Santa God

May 26, 2008 | Leave a Comment

Category: Auto-Biography

Probably my mother talked my dad into my going to Sunday school.  It was in second grade.  I don’t imagine that Dad considered Sunday school on his own.

Jack Lipshultz and Jimmy Hart were going, so I had a ride.  It all seemed kinda weird to me, going to a school on Sunday that was about religion.  But, I was game.

Earlier in school, I’d heard some friends talking about Jesus.  I knew we weren’t Christian, but I wasn’t clear on what exactly were our beliefs.  I asked my mom if we believed in Jesus.  She answered that we believed Jesus was a great man but not God.  OK, I thought.  What’s the big argument?

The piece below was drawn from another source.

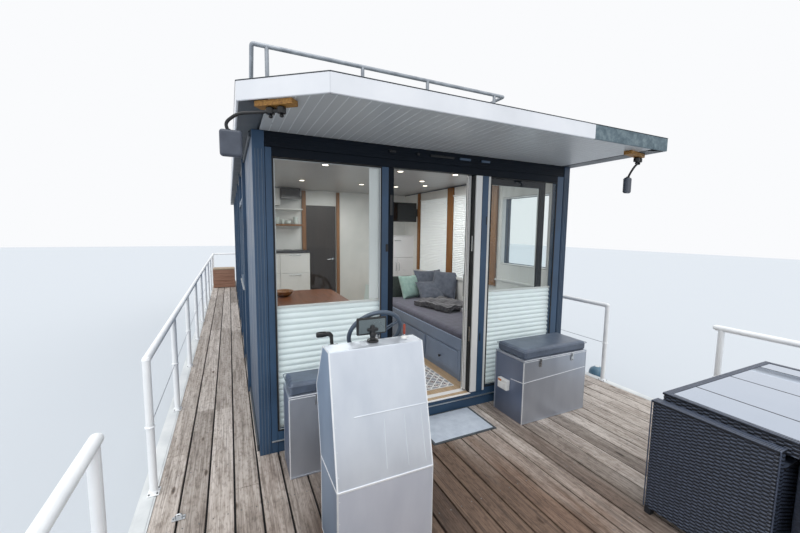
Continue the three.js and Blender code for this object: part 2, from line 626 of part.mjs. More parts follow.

Sunday school had been in session for a couple weeks when I walked in and took a seat near the back of the class.  I was nervous.  Pictures were taped above the chalkboard in the front of the room where the teacher was talking.  The pictures were from the previous week’s assignment.  They were second-grader’s crayon drawings of God.

Whoa!  People got to draw in Sunday school.  People got to draw God!

There were pictures of smiling guys, more stick figure than anything else.  There were the abstracts.  Some looked like images of nature.  One kid drew a picture of Santa Claus.  I was excited.  Sunday school looked to be major fun.

Then there were the assemblies.  It seemed like every week there were assemblies.  They were as boring as regular school assemblies, except the guys on stage talked in a language I couldn’t understand.  Then, every once in a while, all together, everyone in the room would say a couple lines of this very foreign language.

I couldn’t even pronounce the rabbi’s name.  I felt like an outsider.  I had no clue what was going on.  Still, I had no clue in a good way.  This was weird, almost interesting stuff.  And, I got to draw.

Sunday school ended at about the same time as regular school and glorious, unconfusing summer cranked into gear.  One weekend afternoon, I bounced into my parents’ bedroom, where my dad stood above his desk frowning at a piece of paper he’d just retrieved from the mail.

“What’s that?” I asked.

“You don’t want to go to Sunday school next year, right? It costs me $150 if you want to go!”

I lied.  I said I didn’t want to go.  That was my religious education.